Maybe you haven’t updated your CV in years, or perhaps you want to smarten it up for a potential new job – whatever the reason, there is always room for improvement when it comes to creating a great CV
There are some things that stress us out at the mere mention of them: Tax returns, pension plans, sorting out drawers of clutter, to name but a few. We groan and put our hands to our head and tell ourselves we will get to them eventually. One such task can be updating your Curriculum Vitae, or CV. Whether you’re doing it for a potential new role or not, updating your CV regularly is good practise, according to the experts.
“Updating your CV can be stressful, especially as it is a task we often put off until we find ourselves in search of a new job,” says Ariana Dunne, founder of Mentor HR, a recruitment and career coaching company. “In my business one of the most common requests I get is people asking for help with their CV and LinkedIn profiles. Clients often feel ashamed of their CVs and berate themselves when they think it isn’t up to a certain perceived standard.”
With so much upheaval in on the job market right now, Ariana has collated some top tips to help you build a CV to be proud of. Here are her top tips for creating the perfect CV:
- CVs are living, breathing documents and should be tended to regularly. Putting a recurring reminder in your calendar to update your CV every three months will ensure you have the most up-to-date information. That great deal you just made, the intern you trained, or the highly praised project you just completed can all be added to your current role, replacing more menial descriptions of your day to day tasks. Updating regularly means when a recruiter contacts you about a dream role you can fire over your CV at a moment’s notice, confident that your key achievements have been included.
- If you are concerned about the layout and design of your CV, using a professional CV building site such as resume.io or myperfectcv.co.uk can help. They have a wide range of templates to choose from that suit all job types. When it comes to design it is best to keep things clear and simple, avoid fancy graphics and loud colours and, unless your name is Elle Woods, you can leave the scented paper behind too.
- It is recommended to keep your CV to a maximum of two pages. Most hiring managers skim read CVs so listing out your key achievements early on along with a summary of your experience to date will help your CV to get noticed. Research has shown that hiring managers tend to spend only 6 seconds per resume so keep things brief and to the point and fresh.

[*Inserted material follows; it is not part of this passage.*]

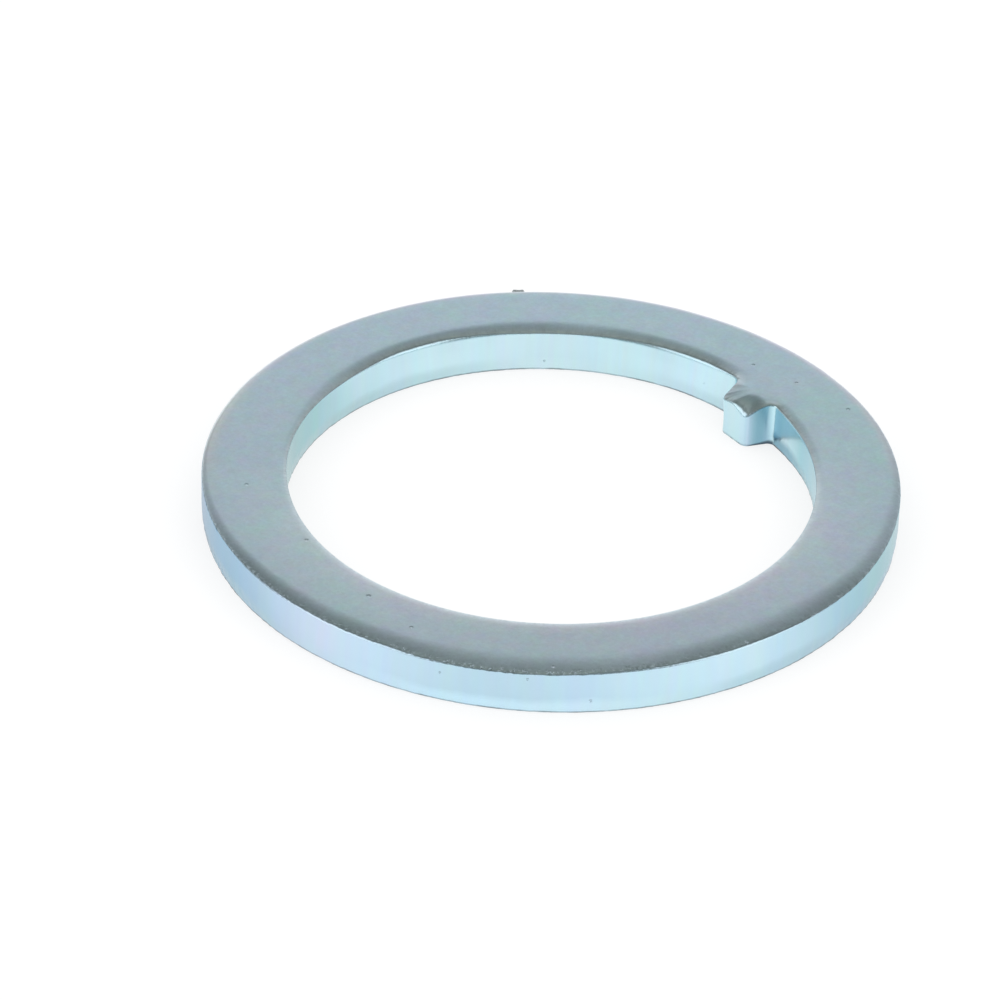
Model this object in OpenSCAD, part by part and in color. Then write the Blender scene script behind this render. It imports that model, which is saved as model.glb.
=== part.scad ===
// Headset washer: a flat ring blanked from steel strip, with one key that
// points into its bore. It lies on z = 0, its bore runs along Z, and the key
// is on the +X side.

/* [Ring] */
// Outside diameter of the rim
rim_d = 46.2; // [45:0.1:50]
// Diameter of the bore, across its smooth band
bore_d = 35; // [33:0.1:36]
// Thickness of the strip
thickness = 3.15; // [2.8:0.05:4]

/* [Key] */
// How far the key stands into the bore
key_reach = 1.95; // [1.6:0.05:2.25]
// Width of the key's end before its corners are rounded
key_end_w = 2.4; // [2:0.05:2.7]
// Angle by which each flank of the key flares out towards the rim
key_flare = 21; // [16:1:26]
// Radius of the two corners at the key's end
key_corner_r = 0.55; // [0.4:0.05:0.8]
// Radius of the two fillets where the key grows out of the bore
key_fillet_r = 0.5; // [0.4:0.05:0.9]

/* [Rolled upper edges] */
// Width of the roll-over round the rim
rim_roll_w = 1.5; // [0.8:0.1:1.8]
// Depth of the roll-over round the rim
rim_roll_h = 0.25; // [0.1:0.05:0.4]
// Width of the roll-over round the bore
bore_roll_w = 1.2; // [0.8:0.1:1.4]
// Depth of the roll-over round the bore
bore_roll_h = 0.2; // [0.18:0.02:0.3]
// Length of the key's sloping nose, from its end back to the flat face
nose_l = 1.8; // [1.4:0.1:2.4]
// Depth of that slope at the key's end
nose_h = 0.6; // [0.4:0.05:0.8]
// Width of the roll-over along each flank of the key
flank_roll_w = 1.2; // [0.8:0.1:1.3]
// Depth of that roll-over at the key's end, where the metal is free to bend
flank_roll_h = 0.88; // [0.7:0.02:1]
// Depth of that roll-over at the root, where the ring holds the metal
root_roll_h = 0.14; // [0.06:0.01:0.14]

/* [Broken lower wall] */
// Height of the broken part of the rim and the bore, above the bottom face
break_h = 1.2; // [0.6:0.1:1.5]
// How far the broken part draws back by the time it reaches the bottom
break_draw = 0.1; // [0.05:0.01:0.2]
// Size of the small bevel that ends the broken part at the bottom face
foot_bevel = 0.06; // [0.03:0.01:0.12]

/* [Hidden] */

rim_r = rim_d / 2;
bore_r = bore_d / 2;
tip_x = bore_r - key_reach;

// Flat steps that stand for the curve of one rolled edge, and of one corner
roll_steps = 8;
corner_steps = 7;
// How far the key runs on into the ring, and a cutter past what it cuts
lap = 0.5;
// How far the top of a fillet stands above the crease of the bore
fillet_lip = 0.02;
// Angle by which a fillet's arc stops short of the walls that it would touch,
// to run on straight into their metal
fillet_lead = 16;

// The key's back, inside the ring and behind the roll-over of the bore
back_x = bore_r + bore_roll_w + lap;
back_y = key_end_w / 2 + (back_x - tip_x) * tan(key_flare);

// The right flank, seen along +X: where it would meet the key's end if the
// corner were sharp, and the directions along it to the rim and into the key
flank_start = [tip_x, -key_end_w / 2];
flank_along = direction(-key_flare);
flank_in = direction(90 - key_flare);

// Centre of the right corner's arc, which touches the end and the flank
corner_c = [
    tip_x + key_corner_r,
    -key_end_w / 2 + key_corner_r * (1 - sin(key_flare)) / cos(key_flare)
];

// Centre of the right fillet's arc, which touches the flank and the bore: it
// lies on a line beside the flank, at the fillet's radius from the bore, and
// fillet_run is how far along the flank the arc begins
fillet_line = flank_start - key_fillet_r * flank_in;
fillet_run = sqrt(
    pow(fillet_line * flank_along, 2) - fillet_line * fillet_line
    + pow(bore_r - key_fillet_r, 2)
) - fillet_line * flank_along;
fillet_c = fillet_line + fillet_run * flank_along;

function direction(angle) = [cos(angle), sin(angle)];

// Wall with its rolled top edge, from the bottom up, as [depth into the metal,
// height]. The roll-over is a quarter of an ellipse, upright at the wall.
function wall_profile(roll_w, roll_h) = concat(
    [[break_draw + foot_bevel, 0], [break_draw, foot_bevel], [0, break_h]],
    [for (i = [0:roll_steps])
        let (a = 90 * i / roll_steps)
        [roll_w * (1 - cos(a)), thickness - roll_h * (1 - sin(a))]]
);

// The plain ring, turned from its section, with its seam away from the key
module ring() {
    rim_wall = wall_profile(rim_roll_w, rim_roll_h);
    bore_wall = wall_profile(bore_roll_w, bore_roll_h);
    section = concat(
        [for (p = rim_wall) [rim_r - p[0], p[1]]],
        [for (i = [len(bore_wall) - 1:-1:0]) [bore_r + bore_wall[i][0], bore_wall[i][1]]]
    );
    rotate([0, 0, 180])
        rotate_extrude($fn = 180)
            polygon(section);
}

// The key seen from above, back to where it is lost inside the ring
module key_plan() {
    right = concat(
        [[back_x, -back_y]],
        [for (i = [0:corner_steps])
            let (a = 270 - key_flare - (90 - key_flare) * i / corner_steps)
            corner_c + key_corner_r * direction(a)]
    );
    left = [for (i = [len(right) - 1:-1:0]) [right[i][0], -right[i][1]]];
    polygon(concat(right, left));
}

// What a roll-over takes off above the wall's crease, which is at the origin.
// It falls away from the flat face more and more steeply, up to the wall. The
// cutter's first and last steps run on for one more step, past the wall and
// above the face. With fewer steps it also stands higher, so that two cutters
// of one flank share no face above the key.
module roll_profile(roll_w, roll_h, steps) {
    function fall(u) = roll_h * (1 - pow(1 - u, 2));
    step = 1 / steps;
    top = roll_h + 3 * step;
    curve = [for (i = [1:steps - 1]) [roll_w * i * step, fall(i * step)]];
    polygon(concat(
        [[-roll_w * step, -fall(step)]],
        curve,
        [[roll_w * (1 + step), 2 * roll_h - fall(1 - step)]],
        [[roll_w * (1 + step), top], [-roll_w * step, top]]
    ));
}

// Cuts the sloping nose across the key's end
module nose_cut() {
    translate([tip_x, back_y, thickness - nose_h])
        rotate([90, 0, 0])
            linear_extrude(2 * back_y)
                roll_profile(nose_l, nose_h, roll_steps);
}

// Cuts a roll-over along the right flank, its crease rising by an angle pitch
module flank_cut(roll_h, pitch, steps) {
    translate([flank_start[0], flank_start[1], thickness - roll_h])
        rotate([0, -pitch, -key_flare])
            translate([-lap, 0, 0])
                rotate([90, 0, 90])
                    linear_extrude(back_x - tip_x + 2 * lap)
                        roll_profile(flank_roll_w, roll_h, steps);
}

// Cuts both roll-overs of the right flank: a level one along all of it, and
// one that starts deep at the key's end and meets it where the fillet begins
module flank_cuts() {
    flank_cut(root_roll_h, 0, roll_steps - 3);
    flank_cut(flank_roll_h, atan((flank_roll_h - root_roll_h) / fillet_run), roll_steps);
}

// Fills the right inner corner between the flank and the bore, up to the
// creases, leaving the hollow round of the fillet
module fillet() {
    first = 90 - key_flare - fillet_lead;
    last = atan2(fillet_c[1], fillet_c[0]) + fillet_lead;
    arc = [for (i = [0:corner_steps])
        let (a = first + (last - first) * i / corner_steps)
        fillet_c + key_fillet_r * direction(a)];
    into_key = 2 * key_fillet_r * tan(fillet_lead / 2);
    into_ring = 5 * lap;
    behind = key_fillet_r + 2 * lap;
    linear_extrude(thickness - bore_roll_h + fillet_lip)
        polygon(concat(
            [arc[0] + into_key * direction(first + 90)],
            arc,
            [arc[corner_steps] + into_ring * direction(last - 90)],
            [fillet_c + behind * direction((first + last) / 2)]
        ));
}

// The key, with everything that its roll-overs take off
module key() {
    difference() {
        linear_extrude(thickness)
            key_plan();
        nose_cut();
        flank_cuts();
        mirror([0, 1, 0])
            flank_cuts();
    }
    fillet();
    mirror([0, 1, 0])
        fillet();
}

// The whole washer, in bright zinc with a faint blue cast
module washer() {
    color([0.66, 0.75, 0.79])
        union() {
            ring();
            key();
        }
}

washer();
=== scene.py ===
# %% [markdown]
# # Headset washer
#
# A headset washer sits round the steering stem of a motorcycle or scooter, under a nut. It is one
# piece: a ring that a press blanked out of steel strip, with one key that points into its bore, and a
# bright zinc plate over all of it. This lesson dresses the plain CAD washer. It measures the CAD
# solid, draws the outlines of the rim and of the bore, and lofts the pressed walls along them with
# Geometry Nodes. Then it plates the metal with a node material and sets up the light and the camera.
#
# Every length is in metres. The washer lies on z = 0, its bore runs along Z, and the key is on the
# +X side.

# %% Load the CAD frame
import math

import bpy
import numpy as np
from mathutils import Matrix, Vector


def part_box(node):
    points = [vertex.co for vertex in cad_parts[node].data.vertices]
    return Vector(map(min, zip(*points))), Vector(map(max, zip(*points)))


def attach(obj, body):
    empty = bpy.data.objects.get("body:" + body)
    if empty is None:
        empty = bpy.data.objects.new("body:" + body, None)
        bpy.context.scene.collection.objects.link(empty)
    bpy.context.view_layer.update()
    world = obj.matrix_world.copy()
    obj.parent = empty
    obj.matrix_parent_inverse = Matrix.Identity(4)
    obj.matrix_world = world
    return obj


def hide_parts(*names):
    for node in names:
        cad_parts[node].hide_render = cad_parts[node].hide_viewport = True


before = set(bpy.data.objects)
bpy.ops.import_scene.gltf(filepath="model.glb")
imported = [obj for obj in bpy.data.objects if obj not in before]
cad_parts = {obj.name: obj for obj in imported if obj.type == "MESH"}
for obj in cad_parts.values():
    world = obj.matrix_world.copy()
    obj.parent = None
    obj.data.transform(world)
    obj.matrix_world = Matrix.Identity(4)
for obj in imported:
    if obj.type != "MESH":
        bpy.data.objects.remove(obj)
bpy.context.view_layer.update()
cad_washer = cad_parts["washer"]
scene = bpy.context.scene
MM = 0.001

# %% [markdown]
# ## Measure the washer
#
# The looks have to fit the CAD solid, so its main sizes are read from its mesh and not typed again.
# The rim and the thickness come from its box. The bore is the smallest radius on the side away from
# the key, because there the wall's smooth band is the tightest part. Only the key reaches further in
# than that, so its end is the lowest x of the points that do.

# %% Sizes read from the CAD solid
low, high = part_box("washer")
corners = np.array([vertex.co[:] for vertex in cad_washer.data.vertices])
reach = np.hypot(corners[:, 0], corners[:, 1])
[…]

- CVs need to be adaptable and are rarely one size fits all. Be prepared to amend your CV to fit in with the job descriptions of the various roles you are applying for. Search the job description for keywords that you can add into your CV to align your experience with what the hiring manager is looking for. Try to include only work experience, achievements, education and skills most relevant to the employer.
- Watch your tenses. When a CV is created over time with gaps of what can be years between additions, how we write and our language can change over time. I often see CVs that have sections written in the present tense, and some sections in the past tense so try to keep the same format throughout to improve your chances of getting noticed. Don’t be afraid to start all over again if you need to. If you have been building on a CV you started when you were 19 and you are now in your 40s it is advisable to create a brand new CV that is written by you today as opposed to the 19 or 35-year-old you who wrote the added sections over the years.

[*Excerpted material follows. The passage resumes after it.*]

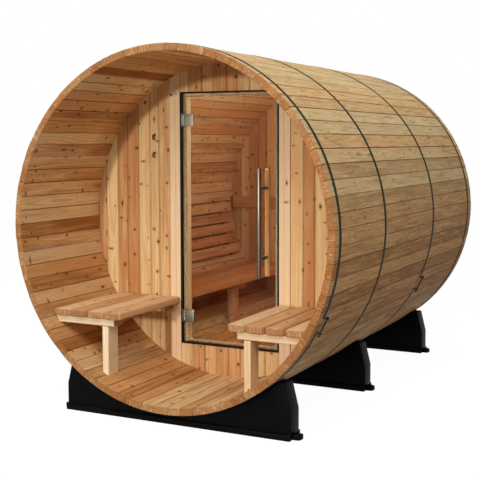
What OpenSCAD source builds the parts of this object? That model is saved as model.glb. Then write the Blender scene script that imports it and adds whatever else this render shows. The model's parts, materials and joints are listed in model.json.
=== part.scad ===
// Barrel sauna with an open front porch, two porch benches and an all-glass door.
// The barrel lies along Y with its open porch end at -Y. Z = 0 is the ground under the
// cradles, and X = Y = 0 is the middle of the footprint. All sizes are in millimetres.

/* [Barrel] */
// Outside diameter of the barrel
barrel_d = 1830; // [1600:5:2200]
// Length of the barrel from rim to rim
barrel_l = 2450; // [2000:10:3200]
// Thickness of the staves
stave_t = 36; // [25:1:50]
// Number of staves round the barrel, which stand in 15 equal banks
stave_count = 75; // [60:15:90]

/* [End walls] */
// Depth of the open porch, from the front rim to the face of the front wall
porch_depth = 690; // [450:5:900]
// Thickness of the end wall boards
wall_t = 36; // [25:1:50]
// Depth of the rear wall's outer face behind the rear rim
rear_inset = 60; // [30:1:120]
// Height of the batten across the inside of the rear wall
batten_w = 84; // [50:1:120]
// Thickness of that batten
batten_t = 20; // [12:1:40]
// Height of the batten's top edge above the axis of the barrel
batten_rise = 32; // [0:1:80]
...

- Use active language and try not to repeat yourself, if you held similar positions in two different companies coming up with different descriptions of what you did day to day to highlight a range of skills is recommended. Use power words such as “achieved,” “earned,” “completed” or “accomplished.” Don’t be embarrassed to really boast about your achievements. Your CV is a chance for you to sell yourself to your potential future employer so use words that show you in the absolute best light.
- Ensure you can stand over your CV. Every point that you include needs to be something you can elaborate on in an interview situation so make sure you know your CV inside out and can come up with examples when asked. Including numbers and metrics on your CV to qualify your work can be great talking points at interview stage so include metrics you are proud of and happy to elaborate on.
- Proofread, proofread, proofread. I can’t tell you how many CVs I have received which boast having excellent attention to detail in the summary, while the rest of the CV is littered with spelling mistakes and grammatical errors. Spellcheck doesn’t pick up on everything so make sure you proofread several times, and get a friend to proofread for you in case there is anything you may have missed. Keep language simple and try not to include too much jargon.
- Once your CV is ship shape you can migrate the information over to your LinkedIn profile. Grow your network on LinkedIn by adding people from your industry and from companies you are interested in working for in the future. Not only will this boost your network but your feed will also become populated with industry information ensuring you stay in the know on what is happening in your field of work. Stay engaged on LinkedIn, like, share and comment on posts you find interesting. Create insightful posts to share with your network that show you as an expert in your field. Ensure your profile picture is professional and friendly.
- Professional third party services can be employed if you feel your CV is not getting the attention it deserves. Third parties can offer objective advice and recommend ruthless changes which may need to be made in order for you to get noticed. Career coaches can also help you get prepped for interviews if this is something you find stressful they are trained to help you build your confidence and overcome your fears.